- _What to produce_:
Your task is to return, exactly, the run of lines starting at the line holding "---------- bottle bag" and ending at the line holding "CAD[node].hide_render = CAD[node].hide_viewport", both ends included and no other lines.

──────────────────────────────

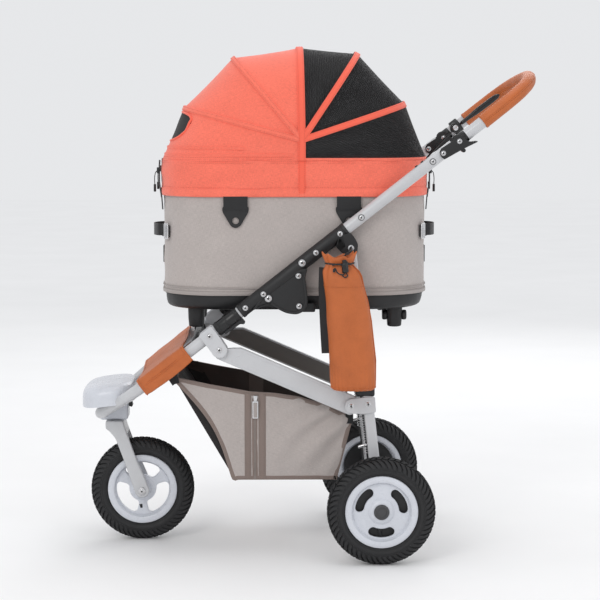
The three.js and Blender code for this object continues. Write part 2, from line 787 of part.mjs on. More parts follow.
// Half of the cot's rim, towards the front (dir -1) or the rear (dir +1), at the foot of the hood.
const RIM_Z = BAND.z1 + 1;
function rimRow(dir) {
  const row = (inset) => {
    const end = dir < 0 ? COT.x0 - 2 + inset : COT.x1 + 2 - inset;
    const corner = COT.corner - inset;
    const half = 161 - inset;
    const start = HOOD_PIVOT[0] + dir * 3;
    const straight = Math.abs(end - dir * corner - start);
    const curve = (Math.PI / 2) * corner;
    const across = 2 * (half - corner);
    const total = 2 * (straight + curve) + across;
    return stations.map((t) => {
      let d = t * total;
      const flip = d > total / 2;
      d = flip ? total - d : d;
      let x;
      let y;
      if (d < straight) {
        [x, y] = [start + dir * d, -half];
      } else if (d < straight + curve) {
        const a = (d - straight) / corner;
        [x, y] = [end - dir * corner * (1 - Math.sin(a)), -half + corner * (1 - Math.cos(a))];
      } else {
        [x, y] = [end, -half + corner + (d - straight - curve)];
      }
      return [x, flip ? -y : y, RIM_Z];
    });
  };
  return [...row(0), ...row(3).reverse()];
}
const hoopOf = (i) => hoopRow(HOOPS[i].angle, HOOPS[i].reach);
const crest = HOOPS[2];
node(stroller, 'hood_front', loft([rimRow(-1), hoopOf(0), hoopOf(1), hoopRow(crest.angle + 0.2, crest.reach)]), CORAL());
node(stroller, 'hood_rear', loft([hoopRow(crest.angle - 0.2, crest.reach), hoopOf(3), hoopOf(4), rimRow(1)]), paint(0x2c2a2b, 0.9));

// ---------- bottle bag ----------
const BAG_Y = -232;
const bagRow = (z, cx, ax, ay) => {
  const n = 20;
  return Array.from({ length: n }, (_, i) => {
    const a = (2 * Math.PI * i) / n;
    const c = Math.cos(a);
    const s = Math.sin(a);
    return [
      cx + ax * Math.sign(c) * Math.abs(c) ** 0.8,
      BAG_Y + ay * Math.sign(s) * Math.abs(s) ** 0.8,
      z,
    ];
  });
};
const bag = loft([
  bagRow(358, 88, 40, 26),
  bagRow(366, 88, 46, 31),
  bagRow(420, 87, 47, 32),
  bagRow(540, 74, 43, 31.5),
  bagRow(596, 62, 37, 27),
  bagRow(612, 58.5, 24, 17),
  bagRow(630, 57, 30, 20),
]);
node(stroller, 'bottle_bag', bag, LEATHER());

export default stroller;
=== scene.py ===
"""Three-wheeled pet stroller: the visible model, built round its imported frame. Metres, Z up."""

from math import copysign, cos, hypot, pi, radians, sin, sqrt

import bmesh
import bpy
from mathutils import Matrix, Vector, noise


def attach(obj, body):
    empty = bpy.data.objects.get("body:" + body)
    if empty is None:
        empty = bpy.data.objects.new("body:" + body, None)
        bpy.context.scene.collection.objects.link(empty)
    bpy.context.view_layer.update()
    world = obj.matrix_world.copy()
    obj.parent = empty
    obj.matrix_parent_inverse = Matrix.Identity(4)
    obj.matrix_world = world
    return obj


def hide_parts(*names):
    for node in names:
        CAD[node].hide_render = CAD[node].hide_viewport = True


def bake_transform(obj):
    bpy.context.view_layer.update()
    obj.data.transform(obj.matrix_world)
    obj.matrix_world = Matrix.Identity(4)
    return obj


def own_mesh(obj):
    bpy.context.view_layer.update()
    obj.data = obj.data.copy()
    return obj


bl_info = {"name": "Pet stroller", "version": (1, 0, 0), "blender": (4, 5, 0),
    "location": "View3D > Sidebar > Stroller",
    "description": "Builds the looks of a three-wheeled pet stroller round its frame", "category": "Object",}

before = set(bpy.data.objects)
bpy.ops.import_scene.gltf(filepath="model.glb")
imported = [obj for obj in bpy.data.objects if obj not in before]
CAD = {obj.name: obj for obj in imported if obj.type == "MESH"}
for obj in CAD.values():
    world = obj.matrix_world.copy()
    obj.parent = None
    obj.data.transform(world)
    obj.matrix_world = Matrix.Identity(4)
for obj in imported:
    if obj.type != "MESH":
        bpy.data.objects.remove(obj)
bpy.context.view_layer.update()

# ---------- places shared by several pieces, in metres ----------
SIDES = (("left", -1), ("right", 1))
FRAME_Y = 0.178  # middle of each side frame
TUBE_R = 0.012
HINGE = (-0.2043, 0.463)  # fold hinge (x, z)
SLOPE = radians(38.06)  # of the main tube
RAIL_FRONT = (-0.1845, 0.435)
RAIL_REAR = (0.0853, 0.3184)
REAR_AXLE = (0.145, 0.111)
FRONT_AXLE = (-0.3554, 0.111)
WHEEL_R = 0.111
TRACK_Y = 0.2425
LEG_TOP = (0.084, 0.6437)
HOOD_PIVOT = (-0.015, 0.8618)
HOOD_HALF = 0.1625
HOOPS = ((165.4, 0.255), (130.2, 0.2215), (91.0, 0.19), (56.2, 0.214), (18.3, 0.231))
COT_X = (-0.304, 0.246)
COT_HALF = 0.158
COT_CORNER = 0.12


# ---------- sizes and colours a user would change ----------
def length_prop(name, text, default):
    return bpy.props.FloatProperty(name=name, description=text, default=default, min=0.0, unit="LENGTH",
        precision=4)


def colour_prop(name, text, default):
    return bpy.props.FloatVectorProperty(name=name, description=text, default=default, size=4,
        subtype="COLOR", min=0, max=1)


class StrollerSizes(bpy.types.PropertyGroup):
    """Sizes of repeated and sewn details."""

    tread_blocks: bpy.props.IntProperty(name="Tread blocks", description="Blocks round each tyre's shoulder",
        default=54, min=12)
    stitch_pitch: length_prop("Stitch pitch", "Distance from stitch to stitch", 0.0042)
    stitch_size: length_prop("Stitch thickness", "Thickness of the sewing thread", 0.0006)
    bolt_radius: length_prop("Bolt radius", "Radius of the frame bolts' heads", 0.0058)
    tooth_pitch: length_prop("Zip tooth pitch", "Distance from tooth to tooth", 0.0022)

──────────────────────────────

- _Full output_:
// ---------- bottle bag ----------
const BAG_Y = -232;
const bagRow = (z, cx, ax, ay) => {
  const n = 20;
  return Array.from({ length: n }, (_, i) => {
    const a = (2 * Math.PI * i) / n;
    const c = Math.cos(a);
    const s = Math.sin(a);
    return [
      cx + ax * Math.sign(c) * Math.abs(c) ** 0.8,
      BAG_Y + ay * Math.sign(s) * Math.abs(s) ** 0.8,
      z,
    ];
  });
};
const bag = loft([
  bagRow(358, 88, 40, 26),
  bagRow(366, 88, 46, 31),
  bagRow(420, 87, 47, 32),
  bagRow(540, 74, 43, 31.5),
  bagRow(596, 62, 37, 27),
  bagRow(612, 58.5, 24, 17),
  bagRow(630, 57, 30, 20),
]);
node(stroller, 'bottle_bag', bag, LEATHER());

export default stroller;
=== scene.py ===
"""Three-wheeled pet stroller: the visible model, built round its imported frame. Metres, Z up."""

from math import copysign, cos, hypot, pi, radians, sin, sqrt

import bmesh
import bpy
from mathutils import Matrix, Vector, noise


def attach(obj, body):
    empty = bpy.data.objects.get("body:" + body)
    if empty is None:
        empty = bpy.data.objects.new("body:" + body, None)
        bpy.context.scene.collection.objects.link(empty)
    bpy.context.view_layer.update()
    world = obj.matrix_world.copy()
    obj.parent = empty
    obj.matrix_parent_inverse = Matrix.Identity(4)
    obj.matrix_world = world
    return obj


def hide_parts(*names):
    for node in names:
        CAD[node].hide_render = CAD[node].hide_viewport = True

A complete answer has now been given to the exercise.